United States District Court, N.D. Illinois


May 13, 2004.

UNITED STATES OF AMERICA ex rel. RUSSELL
v.
MOTE

The opinion of the court was delivered by: JAMES ZAGEL, District Judge

MOTION TO DISMISS

Petitioner, Earnest Russell, was found guilty of first degree murder, attempted first degree murder, armed violence, aggravated discharge of a firearm, and aggravated battery in the Circuit Court of Cook County on April 22, 1997 and was sentenced to concurrent terms of imprisonment of 45 years for the first degree murder, 15 years for the aggravated discharge of a firearm, and 15 years for aggravated battery. Petitioner appealed his sentence to the Illinois Appellate Court, which, on February 19, 1999, affirmed his conviction. Petitioner did not seek leave to appeal that decision.

On March 20, 2001, Petitioner filed a pro se petition for post-conviction relief in the Circuit Court of Cook County. His appeal was dismissed on May 9, 2001. The Appellate Court affirmed this dismissal and Petitioner sought leave to appeal from the Illinois Supreme Court. The Illinois Supreme Court denied his petition in an order issued February 5, 2003. This mandate was issued to the Appellate Court on February 27, 2003, after allowing for the 21 day rehearing period.
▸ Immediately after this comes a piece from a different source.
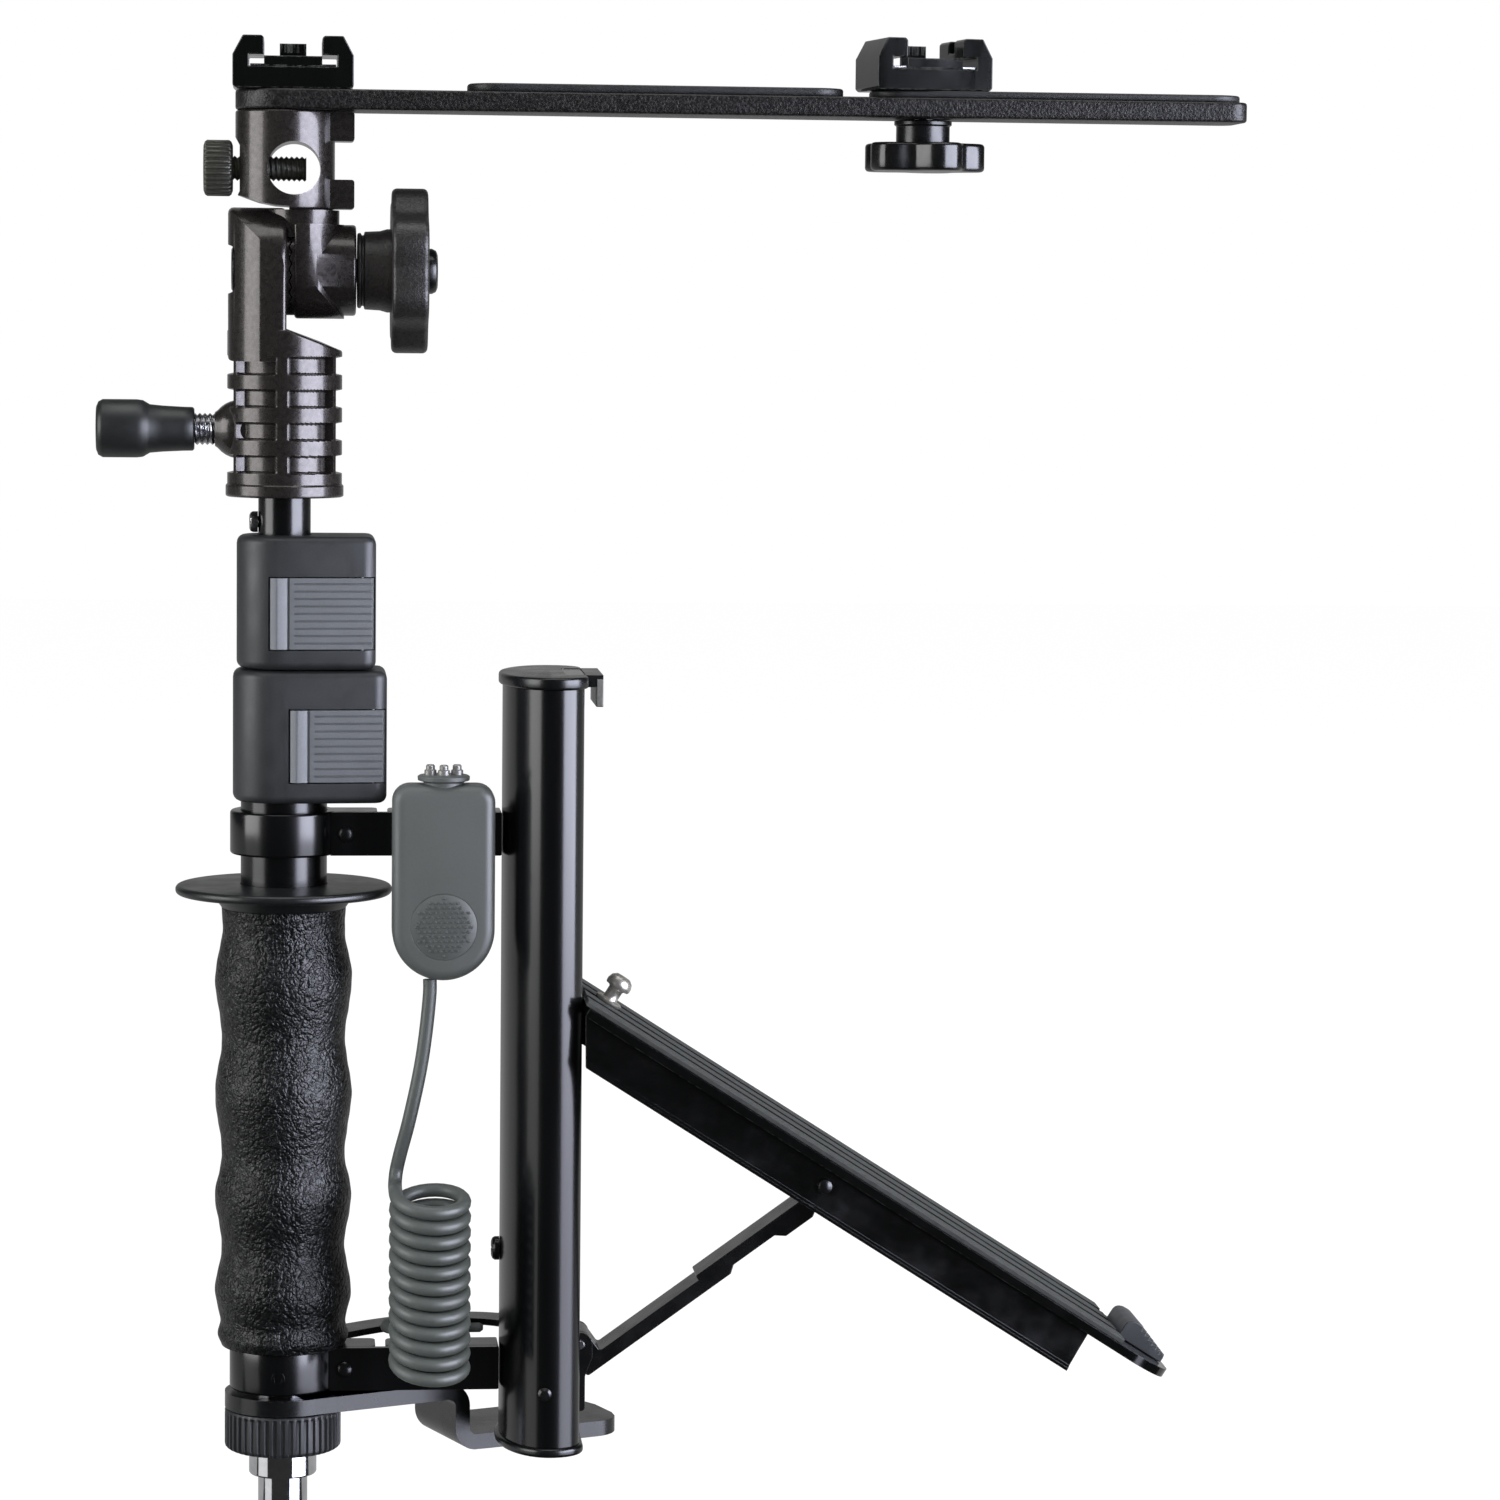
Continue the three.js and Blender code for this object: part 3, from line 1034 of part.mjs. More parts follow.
// Remote release: rounded shell with a press button, hung on the upper arm by a clip
function makeRemote() {
  const front = remoteBack - remote.thickness;
  const left = remote.centreX - remote.halfWidth;
  const right = remote.centreX + remote.halfWidth;
  const bowl = remoteBottom + remote.halfWidth;
  const shoulder = remoteTop - remote.shoulder;
  const shape = new THREE.Shape();
  shape.moveTo(left, bowl);
  shape.absarc(remote.centreX, bowl, remote.halfWidth, Math.PI, Math.PI * 2);
  shape.absarc(right - remote.shoulder, shoulder, remote.shoulder, 0, Math.PI / 2);
  shape.absarc(left + remote.shoulder, shoulder, remote.shoulder, Math.PI / 2, Math.PI);
  const shell = softSlab(shape, 0, remote.thickness, remote.edge, 7).rotateX(Math.PI / 2);
  const buttonZ = remoteBottom + remote.buttonRise;
  const buttonFront = front - remote.buttonProud;
  const buttonBack = buttonFront + remote.buttonThickness;
  const floor = buttonBack + remote.buttonTravel + clearance;
  const x = remote.centreX;
  addPart(object, 'remote_body', build([shell.translate(0, remoteBack, 0), ...connectorPosts()], [
    drumY(remote.buttonRadius + clearance, front - overrun, floor, x, buttonZ, medium),
  ]), 'greyPlastic');
  const button = drumY(remote.buttonRadius, buttonFront, buttonBack, x, buttonZ, medium);
  addPart(object, 'remote_button', button, 'greyPlastic');
}

// Round socket on the remote's top, with a row of short posts
function connectorPosts() {
  const y = remoteBack - remote.thickness / 2;
  const top = remoteTop + connector.height;
  const pieces = [drum(connector.radius, remoteTop - seat, top, medium, remote.centreX, y)];
  for (let i = 0; i < connector.pins; i += 1) {
    const x = remote.centreX + (i - (connector.pins - 1) / 2) * connector.pinPitch;
    pieces.push(drum(connector.pinRadius, top - seat, top + connector.pinHeight, tiny, x, y));
  }
  return pieces;
}

function makeClip() {
  const front = -plateFront - clearance;
  const back = armBlock.half + clearance;
  const low = upperRingTop + clearance;
  const t = clip.thickness;
  const x0 = remote.centreX - clip.width / 2;
  const x1 = remote.centreX + clip.width / 2;
  addPart(object, 'remote_clip', build([
    box(x0, x1, front - t, back + t, low, low + t),
    box(x0, x1, front - t, front, low - clip.drop, low + t),
    box(x0, x1, back, back + t, low - clip.backDrop, low + t),
  ]), 'steel');
}

// Curly cord as one helix with a straight end of one cord diameter at each end
class CoilCurve extends THREE.Curve {
  constructor() {
    super();
    this.turn = Math.hypot(Math.PI * 2 * coil.meanRadius, coil.pitch);
    this.wound = this.turn * coil.turns;
    this.straight = cord.radius * 2;
    this.total = this.wound + this.straight * 2;
    this.arcLengthDivisions = coil.steps * coil.turns * 4;
  }

  helix(share) {
    const angle = Math.PI / 2 - share * coil.turns * Math.PI * 2;
    const height = coil.bottom + share * coil.turns * coil.pitch;
    const x = coil.centreX + coil.meanRadius * Math.cos(angle);
    return new THREE.Vector3(x, coil.centreY + coil.meanRadius * Math.sin(angle), height);
  }

  heading(share) {
    const angle = Math.PI / 2 - share * coil.turns * Math.PI * 2;
    return new THREE.Vector3(Math.sin(angle), -Math.cos(angle), 0);
  }

  getPoint(t) {
    const along = t * this.total - this.straight;
    const share = THREE.MathUtils.clamp(along / this.wound, 0, 1);
    const past = along - share * this.wound;
    return this.helix(share).addScaledVector(this.heading(share), past);
  }
}

function cordTube(path, steps, sides) {
  const section = new THREE.Shape();
  for (let i = 0; i < sides; i += 1) {
    const angle = (i / sides) * Math.PI * 2;
    const corner = [cord.radius * Math.cos(angle), cord.radius * Math.sin(angle)];
    if (i) section.lineTo(...corner);
    else section.moveTo(...corner);
  }
  const tube = new THREE.ExtrudeGeometry(section, { steps, extrudePath: path, curveSegments: 1 });
  return toGeometry(toSolid(tube));
}

// Least gap between neighbouring curls, measured on the path's points
function leastGap(points, near) {
  let least = Infinity;
  for (let i = 0; i < points.length; i += 1) {
    for (let k = i + near; k < points.length; k += 1) {
      least = Math.min(least, points[i].distanceTo(points[k]));
    }
  }
  return least - cord.radius * 2;
}

function toPoints(route) {
  return route.map(([x, y, z]) => new THREE.Vector3(x, y, z));
}

function makeCord() {
  const curl = new CoilCurve();
  const steps = Math.round(curl.total / curl.turn * coil.steps);
  addPart(object, 'cord_coil', cordTube(curl, steps, coil.sides), 'greyPlastic');
  const gapAlong = cord.meetGap;
  const topEnd = curl.getPoint(1).addScaledVector(curl.heading(1), gapAlong);
  const topNear = topEnd.clone().addScaledVector(curl.heading(1), curl.straight);
  const lead = [...toPoints(leadRoute), topNear, topEnd];
  const leadCurve = new THREE.CatmullRomCurve3(lead, false, 'centripetal');
  addPart(object, 'cord_lead', cordTube(leadCurve, leadSteps, cord.sides), 'greyPlastic');
  const lowEnd = curl.getPoint(0).addScaledVector(curl.heading(0), -gapAlong);
  const lowNear = lowEnd.clone().addScaledVector(curl.heading(0), -curl.straight / 2);
  const plugZ = lowerRingTop + seat + plug.radius;
  const plugEnd = new THREE.Vector3(plug.start - gapAlong, 0, plugZ);
  const plugNear = new THREE.Vector3(plug.start - gapAlong - curl.straight, 0, plugZ);
  const tail = [lowEnd, lowNear, ...toPoints(tailRoute), plugNear, plugEnd];
  const tailCurve = new THREE.CatmullRomCurve3(tail, false, 'centripetal');
  addPart(object, 'cord_tail', cordTube(tailCurve, tailSteps, cord.sides), 'greyPlastic');
  const points = curl.getSpacedPoints(steps);
  console.log('coil least gap', leastGap(points, coil.steps / 2).toFixed(2));
  const lengths = [leadCurve, curl, tailCurve].map((curve) => curve.getLength().toFixed(0));
  console.log('cord lengths', lengths.join(' '));
}

// Plug on the cord's far end, resting on the lower arm
function makePlug() {
  const sleeveEnd = plug.start + plug.sleeveLength;
  const bodyEnd = sleeveEnd + plug.length;
  const tipEnd = bodyEnd + plug.tipLength;
  addPart(object, 'cord_plug', turnedX([
    [0, plug.start], [plug.sleeveRadius, plug.start], [plug.sleeveRadius, sleeveEnd],
    [plug.radius, sleeveEnd], [plug.radius, bodyEnd], [plug.tipRadius, bodyEnd], [plug.tipRadius, tipEnd],
    [0, tipEnd],
  ], 0, lowerRingTop + seat + plug.radius, coarse), 'greyPlastic');
}

makeSpigot();
makeCollar();
makeFootStrap();
makeTubes();
makeGrip();
makeGuard();
makeRing('lower_ring', lowerRingBottom);
makeRing('upper_ring', upperRingBottom);
makeArm('lower', lowerRingBottom);
makeArm('upper', upperRingBottom);
makeBrace();
makePost();
makeCaps();
makeBracket();
makeStrut();
makeTray();
makeLock('lower', lowerLock, lowerLockBottom, outerRadius, outerTube.lockDepth, middleRadius);
makeLock('upper', upperLock, upperLockBottom, middleRadius, middleTube.lockDepth, innerTube.radius);
makeClamp();
makeSocketScrew();
makeTiltHead();
makeTiltKnob();
makeUmbrellaHead();
makeBar();
makeShoe('left', leftShoeX, barTop + seat, 0, 0);
makeShoe('right', rightShoeX, shoePadTop + seat, rightShoeTurn, shoeKnob.stemRadius);
makeShoeKnob();
makeRemote();
makeClip();
makeCord();
makePlug();

export default object;
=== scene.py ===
import json
import logging
import math
from dataclasses import dataclass
from enum import Enum
from typing import Optional, Sequence

import bmesh
import bpy
import numpy as np
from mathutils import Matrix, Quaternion, Vector


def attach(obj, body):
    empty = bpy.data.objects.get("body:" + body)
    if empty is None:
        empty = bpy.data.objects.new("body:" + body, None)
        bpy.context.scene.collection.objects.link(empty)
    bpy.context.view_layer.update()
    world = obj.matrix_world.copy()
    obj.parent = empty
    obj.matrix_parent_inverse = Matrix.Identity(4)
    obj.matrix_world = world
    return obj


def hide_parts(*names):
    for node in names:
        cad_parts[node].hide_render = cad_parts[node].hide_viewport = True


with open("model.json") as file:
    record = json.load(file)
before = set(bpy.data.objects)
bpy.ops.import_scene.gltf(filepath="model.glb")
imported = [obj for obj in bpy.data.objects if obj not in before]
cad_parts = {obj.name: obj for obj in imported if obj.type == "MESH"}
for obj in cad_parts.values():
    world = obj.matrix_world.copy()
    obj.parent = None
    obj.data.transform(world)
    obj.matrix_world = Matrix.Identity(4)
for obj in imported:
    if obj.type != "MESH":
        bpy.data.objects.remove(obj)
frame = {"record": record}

Array = np.ndarray
Pairs = Sequence[Sequence[float]]
MM = 0.001
TURN = 2 * math.pi
# A finish is this much smoother and rougher in patches, but never a perfect mirror.
SMOOTHER, ROUGHER, SMOOTHEST = 0.05, 0.07, 0.03
COAT_ROUGHNESS = 0.12
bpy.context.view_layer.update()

logging.basicConfig(level=logging.INFO, format="%(message)s")
log = logging.getLogger("flash_bracket")


class Axis(Enum):
    """The axis that a form is turned about or drawn along."""

    X = 0
    Y = 1
    Z = 2


class Grain(Enum):
    """How the surface of a finish was made."""

    POLISHED = "polished"
    MOULDED = "moulded"
    SAND = "sand"
    LEATHER = "leather"
    DRAWN = "drawn"
    CAST = "cast"


def linear(code: str) -> tuple[float, float, float, float]:
    """Turns an sRGB hex colour into linear red, green, blue and alpha.

    Args:
        code: Six hex digits after a hash.

    Returns:
        The four values that a colour socket takes.
    """
    parts = [int(code[i:i + 2], 16) / 255 for i in (1, 3, 5)]
    bent = [v / 12.92 if v <= 0.04045 else ((v + 0.055) / 1.055) ** 2.4 for v in parts]
    return (bent[0], bent[1], bent[2], 1.0)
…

  On February 27, 2004, Petitioner filed his petition for writ of habeas corpus, claiming he received ineffective assistance of counsel. Respondent now moves to dismiss this petition as untimely. The Antiterrorism and Effective Death Penalty Act of 1996 ("AEDPA") provides for a one year statute of limitations for writ of habeas corpus applications. The time limit begins running "the date on which the judgment became final by the conclusion of direct review." 28 U.S.C. § 2244(d)(1)(A).

  In this case, the statute of limitations began to run on February 19, 2001, the date on which Petitioner's conviction was affirmed by the Appellate Court. However, "the time during which a properly filed application for State post-conviction . . . review . . . is pending shall not be counted toward any period of limitation." 28 U.S.C. § 2244(d)(2). Under the AEDPA, the statute of limitations ran until March 20, 2001, the date on which Petitioner first filed for post-conviction review. Petitioner's delay in filing for post-conviction review allowed the time to run for over two years, making his petition for writ of habeas corpus untimely.

  Even assuming that the statute was tolled continuously until the Illinois Supreme Court's denial of leave to appeal the post-conviction rulings on February 5, 2003, this petition would still be barred by the statute of limitations. The judgment of an Illinois court becomes effective the day on which it is entered. Wilson v. Battles, 302 F.3d 745, 747 (7th Cir. 2002). Petitioner did not seek habeas review until February 27, 2004-twenty-two days after the Illinois Supreme Court's final disposition of this matter. The fact that the denial was not issued to the Appellate Court until February 27, 2003 to allow time for rehearing is irrelevant. Id. This is particularly true because it is Petitioner who decides whether to seek a rehearing. Since the Petitioner did not seek a rehearing, he should have understood the Illinois Supreme Court's order to be final on the day it was issued. Accordingly, I find that Petitioner's Habeas petition is untimely.

  Respondent's Motion to Dismiss Petitioner's petition for Writ of Habeas Corpus is GRANTED.